M.Sc. thesis, Department of Electrical and Information Engineering, University of Oulu, Finland.
Mobile applications utilising wireless networks are growing in popularity as
increasingly capable terminals and advanced networking technologies emerge.
In order to provide a seamless user experience, applications must be able to rely
on an intelligent mobile middleware that hides the complexity of underlying
technologies and allows developers to solve application-specific problems
instead. A middleware should take care of generic networking functionality
such as distribution of context information, management of user communities,
signalling for sessions, interaction with content-licensing services, and
management of the terminal’s networking resources. This thesis focuses on two
major components of a prototype peer-to-peer networking middleware: a
solution for connectivity management and another for session management.
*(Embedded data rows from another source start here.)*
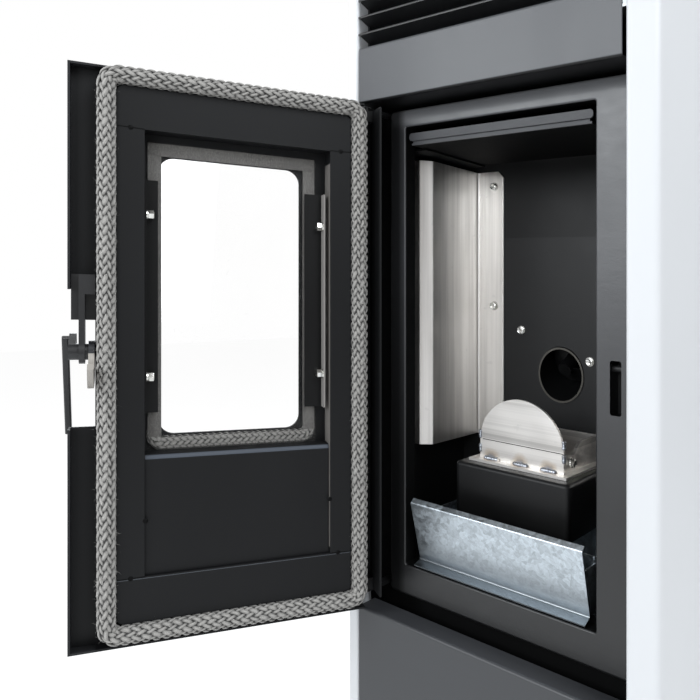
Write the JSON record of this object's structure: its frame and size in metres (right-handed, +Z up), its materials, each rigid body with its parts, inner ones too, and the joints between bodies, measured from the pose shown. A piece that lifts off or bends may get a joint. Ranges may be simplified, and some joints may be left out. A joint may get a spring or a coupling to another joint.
{
  "type": "pellet stove",
  "caption": "Slim free-standing pellet stove with a glazed fire door, rope gasket, hook latch, burn pot, ash drawer, feed auger, hopper, fans and rear flue.",
  "frame": {"origin": "middle of the underside of the base plinth, on the floor", "axes": "+Z up, -Y to the front where the fire door is, +X to the right seen from the front"},
  "size_m": [0.5017, 0.7046, 1.0983],
  "materials": {
    "anthracite_paint": "satin paint",
    "bare_steel": "plain rolled",
    "black_plastic": "moulded",
    "black_stove_paint": "matt heat-resistant paint",
    "board_green": "coated board",
    "ceramic_glass": "clear",
    "galvanised": "spangled zinc",
    "grey_paint": "satin paint",
    "grey_plastic": "moulded",
    "hot_ceramic": "sintered rod",
    "motor_casing": "die cast",
    "rope_fibre": "braided glass fibre",
    "seal_tape": "flat woven tape",
    "stainless": "brushed, heat-tinted",
    "white_powder_coat": "satin textured powder coat",
    "zinc_plated": "bright zinc plate"
  },
  "bodies": {
    "casing": {"base_plinth": "black_stove_paint", "levelling_screws": "zinc_plated", "side_panel_left": "white_powder_coat", "side_panel_right": "white_powder_coat", "rear_panel": "galvanised", "top_cover": "black_stove_paint", "fascia_panel": "grey_paint", "lower_front_panel": "anthracite_paint", "louvre_grille": "black_stove_paint", "firebox_front": "black_stove_paint", "latch_keeper": "black_stove_paint", "firebox_shell": "black_stove_paint", "back_plate": "black_stove_paint", "liner_left": "stainless", "liner_right": "stainless", "firebox_screws": "zinc_plated", "baffle_rails": "black_stove_paint", "pot_support": "black_stove_paint", "igniter": "hot_ceramic", "fuel_tube": "galvanised", "auger_gearmotor": "motor_casing", "hopper": "galvanised", "lid_hinges": "black_stove_paint", "display_panel": "black_plastic", "control_board": "board_green", "mains_inlet": "black_plastic", "smoke_ducts": "black_stove_paint", "smoke_fan_housing": "galvanised", "smoke_fan_motor": "motor_casing", "flue_outlet": "black_stove_paint", "air_inlet": "galvanised", "room_fan_housing": "galvanised", "room_fan_motor": "motor_casing", "heat_exchanger": "galvanised", "hinge_brackets": "black_stove_paint"},
    "door": {"door_shell": "anthracite_paint", "door_inner_frame": "anthracite_paint", "door_lower_panel": "anthracite_paint", "glass_seal": "seal_tape", "door_glass": "ceramic_glass", "glass_clip_hinge_side": "black_stove_paint", "glass_clip_latch_side": "black_stove_paint", "clip_screws": "zinc_plated", "door_gasket": "rope_fibre", "handle_bracket": "black_stove_paint"},
    "handle": {"handle_bar": "black_stove_paint", "latch_hook": "bare_steel"},
    "ash_drawer": {"ash_pan": "galvanised", "ash_apron": "galvanised"},
    "burn_pot": {"burn_pot": "stainless"},
    "baffle": {"baffle_plate": "black_stove_paint"},
    "lid": {"hopper_lid": "black_stove_paint", "lid_seal": "seal_tape"},
    "auger": {"auger_screw": "bare_steel"},
    "smoke_wheel": {"smoke_fan_wheel": "galvanised"},
    "room_drum": {"room_fan_drum": "galvanised"},
    "less_button": {"button_less": "grey_plastic"},
    "power_button": {"button_power": "grey_plastic"},
    "more_button": {"button_more": "grey_plastic"},
    "power_rocker": {"rocker_switch": "black_plastic"}
  },
  "joints": [
    {"name": "door_swing", "type": "hinge", "parent": "casing", "child": "door", "pos_m": [-0.1402, -0.2048, 0.62075], "axis": [0, 0, -1], "range_deg": [-118.2, 12]},
    {"name": "handle_turn", "type": "hinge", "parent": "door", "child": "handle", "pos_m": [-0.26135, -0.44303, 0.6264], "axis": [-0.4726, -0.8813, 0], "range_deg": [0, 24]},
    {"name": "drawer_slide", "type": "slide", "parent": "casing", "child": "ash_drawer", "axis": [0, -1, 0], "range_m": [0, 0.12]},
    {"name": "pot_lift", "type": "slide", "parent": "casing", "child": "burn_pot", "axis": [0, 0, 1], "range_m": [0, 0.045]},
    {"name": "baffle_slide", "type": "slide", "parent": "casing", "child": "baffle", "axis": [0, -1, 0], "range_m": [0, 0.12]},
    {"name": "lid_hinge", "type": "hinge", "parent": "casing", "child": "lid", "pos_m": [0, 0.1895, 1.0888], "axis": [-1, 0, 0], "range_deg": [0, 75]},
    {"name": "auger_spin", "type": "hinge", "parent": "casing", "child": "auger", "pos_m": [0, -0.025, 0.6016], "axis": [0, 0.891, 0.454], "continuous": true},
    {"name": "smoke_wheel_spin", "type": "hinge", "parent": "casing", "child": "smoke_wheel", "pos_m": [0.03, 0.01, 0.27], "axis": [0, 1, 0], "continuous": true},
    {"name": "room_drum_spin", "type": "hinge", "parent": "casing", "child": "room_drum", "pos_m": [0, -0.125, 0.13], "axis": [1, 0, 0], "continuous": true},
    {"name": "less_press", "type": "slide", "parent": "casing", "child": "less_button", "axis": [0, 0, -1], "range_m": [0, 0.001], "stiffness_N_per_m": 400, "springref_m": -0.0005},
    {"name": "power_press", "type": "slide", "parent": "casing", "child": "power_button", "axis": [0, 0, -1], "range_m": [0, 0.001], "stiffness_N_per_m": 400, "springref_m": -0.0005},
    {"name": "more_press", "type": "slide", "parent": "casing", "child": "more_button", "axis": [0, 0, -1], "range_m": [0, 0.001], "stiffness_N_per_m": 400, "springref_m": -0.0005},
    {"name": "rocker_tilt", "type": "hinge", "parent": "casing", "child": "power_rocker", "pos_m": [0.112, 0.206, 0.09], "axis": [1, 0, 0], "range_deg": [0, 12]}
  ]
}
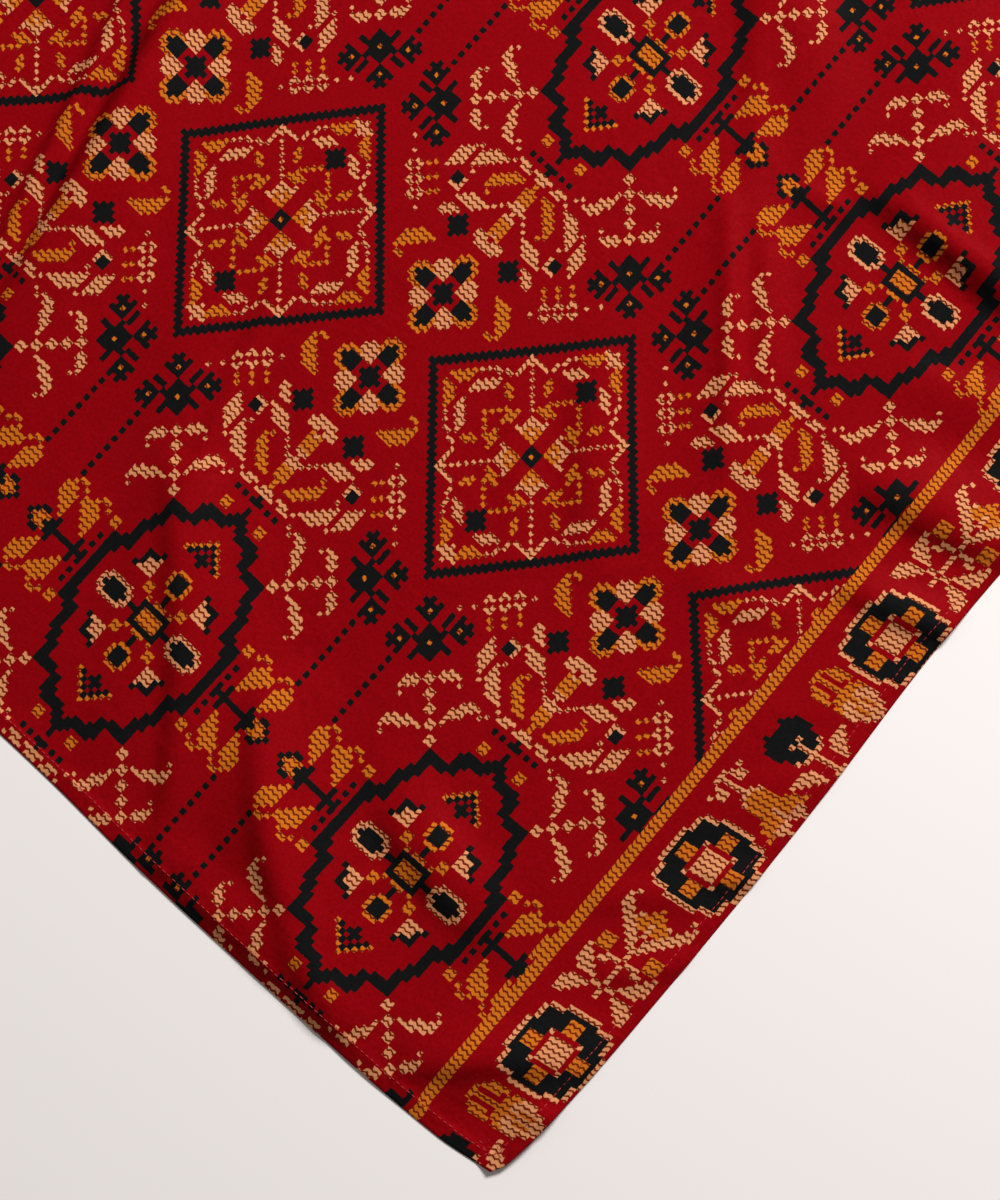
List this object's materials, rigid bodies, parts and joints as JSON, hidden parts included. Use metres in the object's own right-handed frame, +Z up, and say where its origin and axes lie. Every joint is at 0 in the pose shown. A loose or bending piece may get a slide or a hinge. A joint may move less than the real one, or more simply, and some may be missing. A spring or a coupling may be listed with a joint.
{
  "type": "printed dupatta laid flat",
  "caption": "Long rectangular scarf of thin printed cloth with narrow turned hems, laid open and flat with soft low folds.",
  "frame": {"origin": "under the middle of the cloth's box, on the surface that it lies on", "axes": "+X across the cloth, towards the bordered side that the picture shows; +Y along its length, away from the end that the picture shows; +Z up from the surface"},
  "size_m": [0.97, 2.3, 0.0092],
  "materials": {
    "printed_cloth": "soft satin crepe, red ground with a black, cream and ochre print",
    "hem": "turned hem of the same cloth, stitched with red thread"
  },
  "bodies": {
    "root": {"panel": "printed_cloth", "near_end_hem": "hem", "far_end_hem": "hem", "right_side_hem": "hem", "left_side_hem": "hem"}
  },
  "joints": []
}
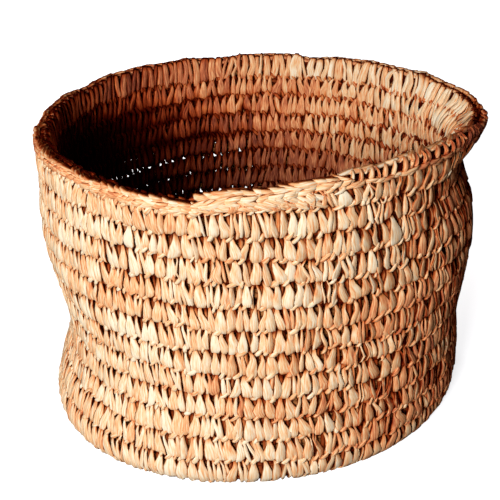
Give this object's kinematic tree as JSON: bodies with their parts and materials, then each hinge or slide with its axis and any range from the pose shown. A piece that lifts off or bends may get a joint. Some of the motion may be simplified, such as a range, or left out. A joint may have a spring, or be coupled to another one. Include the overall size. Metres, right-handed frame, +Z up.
{
  "type": "jute raffia basket",
  "caption": "Round open basket crocheted in raffia over a jute cord, with a flat spiral base, a soft slumped wall and a braided rim.",
  "frame": {"origin": "middle of the base on the surface that the basket stands on, on the axis of the spiral", "axes": "+Z up out of the opening, -Y towards the viewer of the picture, +X to the right"},
  "size_m": [0.3069, 0.3025, 0.2041],
  "materials": {
    "raffia": "satin folded raffia strands in single crochet, cream to orange tan with red-brown shadows",
    "raffia_braid": "satin raffia chain stitches, slanted links along the rim",
    "jute_core": "matt twisted jute cord"
  },
  "bodies": {
    "root": {"start_knot": "raffia_braid", "base_course_01": "raffia", "base_course_02": "raffia", "base_course_03": "raffia", "base_course_04": "raffia", "base_course_05": "raffia", "base_course_06": "raffia", "base_course_07": "raffia", "base_course_08": "raffia", "base_course_09": "raffia", "wall_course_01": "raffia", "wall_course_02": "raffia", "wall_course_03": "raffia", "wall_course_04": "raffia", "wall_course_05": "raffia", "wall_course_06": "raffia", "wall_course_07": "raffia", "wall_course_08": "raffia", "wall_course_09": "raffia", "wall_course_10": "raffia", "wall_course_11": "raffia", "wall_course_12": "raffia", "jute_cord": "jute_core", "rim_braid": "raffia_braid"}
  },
  "joints": []
}
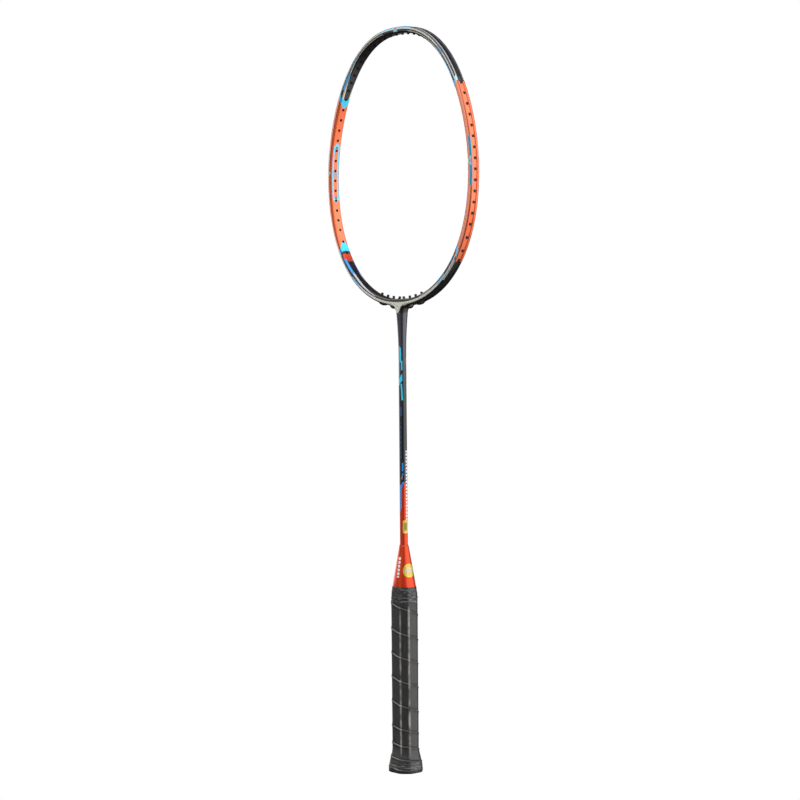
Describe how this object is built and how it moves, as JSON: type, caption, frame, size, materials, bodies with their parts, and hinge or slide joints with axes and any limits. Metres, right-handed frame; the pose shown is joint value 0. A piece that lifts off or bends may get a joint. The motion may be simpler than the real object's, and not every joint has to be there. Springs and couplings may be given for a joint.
{
  "type": "badminton racket",
  "caption": "Unstrung badminton racket: hollow carbon head and shaft joined by an inner T-joint, with a cone cap, wooden handle, wrapped grip and butt cap.",
  "frame": {"origin": "centre of the butt cap's flat end face", "axes": "+Z along the shaft to the top of the head, +X across the head, +Y out of the string plane"},
  "size_m": [0.1992, 0.0282, 0.675],
  "materials": {
    "frame_paint": "lacquered carbon: metallic orange-red sides, gloss black top and throat, blue accents",
    "shaft_paint": "lacquered carbon: gloss black fading to metallic orange-red, with blue dashes",
    "cone_paint": "metallic orange-red lacquer",
    "black_nylon": "moulded black nylon, satin",
    "joint_resin": "cast grey-black resin",
    "pale_wood": "bare pale hardwood",
    "cap_plastic": "moulded black plastic, fine texture",
    "wrap_foam": "black polyurethane grip, satin, spiral wound",
    "tape_vinyl": "black vinyl tape, glossy",
    "staple_steel": "bright drawn wire"
  },
  "bodies": {
    "root": {"head_frame": "frame_paint", "throat_joint": "joint_resin", "shaft": "shaft_paint", "cone_cap": "cone_paint", "handle_core": "pale_wood", "butt_cap": "cap_plastic", "butt_staple_back": "staple_steel", "butt_staple_front": "staple_steel", "grip_wrap": "wrap_foam", "finishing_tape": "tape_vinyl", "top_grommet_strip": "black_nylon", "shoulder_grommet_strip_right": "black_nylon", "lower_grommet_strip_right": "black_nylon", "grommet_right_01": "black_nylon", "grommet_right_02": "black_nylon", "grommet_right_03": "black_nylon", "grommet_right_04": "black_nylon", "grommet_right_05": "black_nylon", "grommet_right_06": "black_nylon", "grommet_right_07": "black_nylon", "grommet_right_08": "black_nylon", "grommet_right_09": "black_nylon", "grommet_right_10": "black_nylon", "grommet_right_11": "black_nylon", "grommet_right_12": "black_nylon", "grommet_right_13": "black_nylon", "grommet_right_14": "black_nylon", "grommet_right_15": "black_nylon", "grommet_right_16": "black_nylon", "throat_grommet_right_1": "black_nylon", "throat_grommet_right_2": "black_nylon", "throat_grommet_right_3": "black_nylon", "throat_grommet_right_4": "black_nylon", "shoulder_grommet_strip_left": "black_nylon", "lower_grommet_strip_left": "black_nylon", "grommet_left_01": "black_nylon", "grommet_left_02": "black_nylon", "grommet_left_03": "black_nylon", "grommet_left_04": "black_nylon", "grommet_left_05": "black_nylon", "grommet_left_06": "black_nylon", "grommet_left_07": "black_nylon", "grommet_left_08": "black_nylon", "grommet_left_09": "black_nylon", "grommet_left_10": "black_nylon", "grommet_left_11": "black_nylon", "grommet_left_12": "black_nylon", "grommet_left_13": "black_nylon", "grommet_left_14": "black_nylon", "grommet_left_15": "black_nylon", "grommet_left_16": "black_nylon", "throat_grommet_left_1": "black_nylon", "throat_grommet_left_2": "black_nylon", "throat_grommet_left_3": "black_nylon", "throat_grommet_left_4": "black_nylon"}
  },
  "joints": []
}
First, the connectivity management solution is discussed. The solution
formalises cross-layer resource optimisation and employs upgradeable state
machines to make connectivity selections based on versatile context data and
user preferences. The aims are to provide always the best connection for
different communications and keep the system easily extensible. Second, the
session management solution is discussed. The solution enables installation of
missing software dynamically on the user’s terminal when another user
proposes a mutual application session. This greatly increases users’ possibilities
to initiate sessions with each other. The solution has also implications on
commercial mobile content distribution. In this thesis, design principles behind
each of the novel solutions are studied, their prototype implementations are
evaluated on the Symbian smartphone platform, and they are contrasted with
existing technologies. A lightweight Session Initiation Protocol (SIP) stack has
also been implemented as a component for the middleware. Future work
concerning the connectivity and session management solutions includes
evaluation of the technologies in more realistic settings than was possible within
the work for this thesis.
Artikkeli (PDF)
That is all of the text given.